Warum finden dort nicht längst türkische Hochzeiten statt, wie einmal von einem Unternehmer geplant?
Hübner: Das scheitert am Lärm. Da wäre die Gemeinde abgewatscht worden. Die Leute haben ja früher schon in der Gemeinde angerufen, als morgens der Lastwagen mit den Aldi-Waren entladen wurde. Das ist wie Waschen aber nicht nass machen: schade. Übrigens: Auch Mc Donalds wollte schon dort hin wie auch schon früher auf das Grundstück, auf dem heute die Tankstelle steht. Aber das haben wir immer aus Gründen der Müllvermeidung abgelehnt.
Lach: Die Leute haben sich sogar schon beschwert, weil nachts die Blumen für den Blumenladen angeliefert werden. Genauso gibt es Beschwerden wegen des Lärms während der Belieferung des Rewemarkts.

Abschließend: Was werden Sie jetzt, nach ihrem Ausscheiden aus der Verwaltung am meisten vermissen?
Lach: Die Menschen. Ich habe immer, obwohl ich nie in Heinersreuth gewohnt habe, die Nähe zu den Menschen gesucht. Und ich musste sie noch nicht einmal duzen um mit ihnen gut auszukommen.
Hübner: Ich werde die Hochzeiten vermissen. Ich habe 520 Paare getraut, da waren schon tolle Sachen dabei. Einmal war ein Aufgebot und die Braut hat mir erklärt, dass einer der Trauzeugen von der Staatsanwaltschaft gesucht wurde. Ich war im Staatsdienst, wurde aber gebeten, das zu ignorieren. Ich habe dann die Polizei angerufen und gesagt, dass sie den Mann bitte nicht vom Standesamt weg holen sollen, sondern erst später aus dem Gasthaus. Eine der schönsten Hochzeiten war eine gleichgeschlechtliche unter Männern. Die ist mir in Erinnerung geblieben, weil sie irgendwie ehrlicher miteinander umgegangen sind. Bei einer anderen Trauung bin ich ohnmächtig geworden. Da habe ich obwohl ich krank war, einen noch kränkeren Kollegen vertreten und bin bei meiner Rede bewusstlos geworden. Unter den Gästen war zum Glück eine Ärztin, 20 Minuten später haben wir die Hochzeit gar über die Bühne gebracht.

Weil Sie gerade bewusstlos sagen: Sie sind beide 61 Jahre alt und aus gesundheitlichen Gründen aus dem Verwaltungsdienst ausgeschieden.

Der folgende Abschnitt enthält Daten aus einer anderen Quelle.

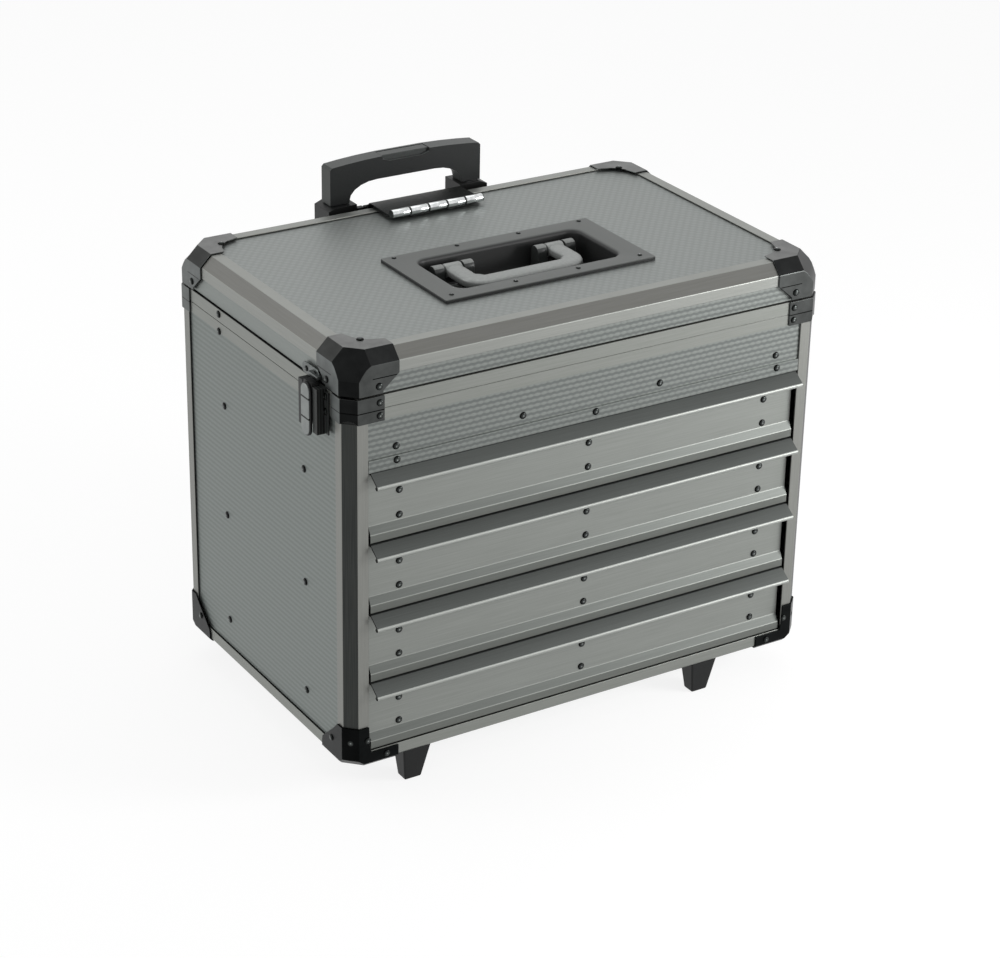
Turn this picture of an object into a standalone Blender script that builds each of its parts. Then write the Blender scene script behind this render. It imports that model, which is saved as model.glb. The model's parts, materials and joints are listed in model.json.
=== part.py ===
"""An aluminium tool trolley case: a lidded top compartment over four drawers, a carry handle sunk
in the lid, a telescopic handle behind it, two front feet and two rear wheels.

Metres. X runs to the right, Y to the back, Z up from the floor. Every object is one closed piece.
A moving piece has its origin on the axis that it turns about."""

import math

import bmesh
import bpy
import mathutils
import numpy as np

# The case.
CASE_WIDTH = 0.480
CASE_DEPTH = 0.310
BODY_HEIGHT = 0.3436
LID_HEIGHT = 0.0364
SPLIT_GAP = 0.001
FOOT_HEIGHT = 0.032

# Sheet metal and edge extrusions.
CHAMFER = 0.010
FLANGE = 0.020
EXTRUSION = 0.0015
PANEL = 0.0012
GAP = 0.0003
RIM_HEIGHT = 0.0216
RIM_LEDGE = 0.010
HEADER_HEIGHT = 0.0464
STRIP_HEIGHT = 0.011
SILL_HEIGHT = 0.012
SILL_BEVEL = 0.002

# Pressed corner caps, which stand a little proud of the extrusions.
CAP_SHEET = 0.0012
LID_CAP_REACH = 0.050
LID_CAP_CORNER = 0.0125
LID_CAP_FLARE = 0.011
LID_CORNER_CUT = 0.025
CLIP_FRONT_REACH = 0.0362
CLIP_SIDE_REACH = 0.026
BASE_CAP_REACH = 0.050
BASE_CAP_HEIGHT = 0.038
BASE_CAP_LEG = 0.0215
BASE_CAP_LEAN = 0.005
BASE_CORNER_CUT = 0.018

# Drawers.
DRAWER_COUNT = 4
DRAWER_GAP = 0.0018
DRAWER_SIDE_GAP = 0.0023
FACE_SETBACK = 0.005
PULL_REACH = 0.012
PULL_DROP = 0.0085
PULL_LIP = 0.0025
TRAY_REAR_GAP = 0.038
TRAY_SIDE_GAP = 0.004
RAIL_REACH = 0.008
RACK_INSET = 0.006

# The carry handle and its tray.
BEZEL_WIDTH = 0.214
BEZEL_DEPTH = 0.112
BEZEL_CENTRE = 0.124
BEZEL_HEIGHT = 0.003
TRAY_OPENING_WIDTH = 0.166
TRAY_OPENING_DEPTH = 0.0745
HANDLE_TRAY_DEEP = 0.0245
HANDLE_WIDTH = 0.123
HANDLE_LIMB = 0.0175
HANDLE_THICKNESS = 0.0095
HANDLE_PIVOT_SETBACK = 0.012
HANDLE_PIVOT_DROP = 0.008
HANDLE_KNUCKLE = 0.006
HANDLE_PIN = 0.0025
HANDLE_LENGTH = 0.0495
LUG_WIDTH = 0.010
LUG_CLEARANCE = 0.0012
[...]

Hübner: Ich habe zahlreiche Allergien und eine Atemwegserkrankung. Ich kann zum Beispiel nirgendwo sein, wo Frauen ein bestimmtes Parfüm tragen. Meine Frau hat da mittlerweile ein Näschen für. Wenn wir Essen gehen, muss sie zuerst ins Restaurant und überprüfen, ob die Luft rein ist.
Lach: Ich habe ihm Sauerland in einem Sägewerk gearbeitet und habe dabei drei Finger verloren. Ich musste vier Stunden auf einen Hubschrauber warten, bis ich in der Handchirurgie war, waren die Venen schon so weit zurückgegangen, dass die Ärzte die Hand großflächig amputieren mussten. Das war eine sehr schwere Zeit für mich. Ich war gerade erst aus Polen nach Deutschland gekommen und dann gleich so ein Unfall. Aber ich habe es überstanden. Das ist Schicksal. Das muss so sein und es sollte passieren. In Heinersreuth habe ich außerdem zwei Herzinfarkte überlebt.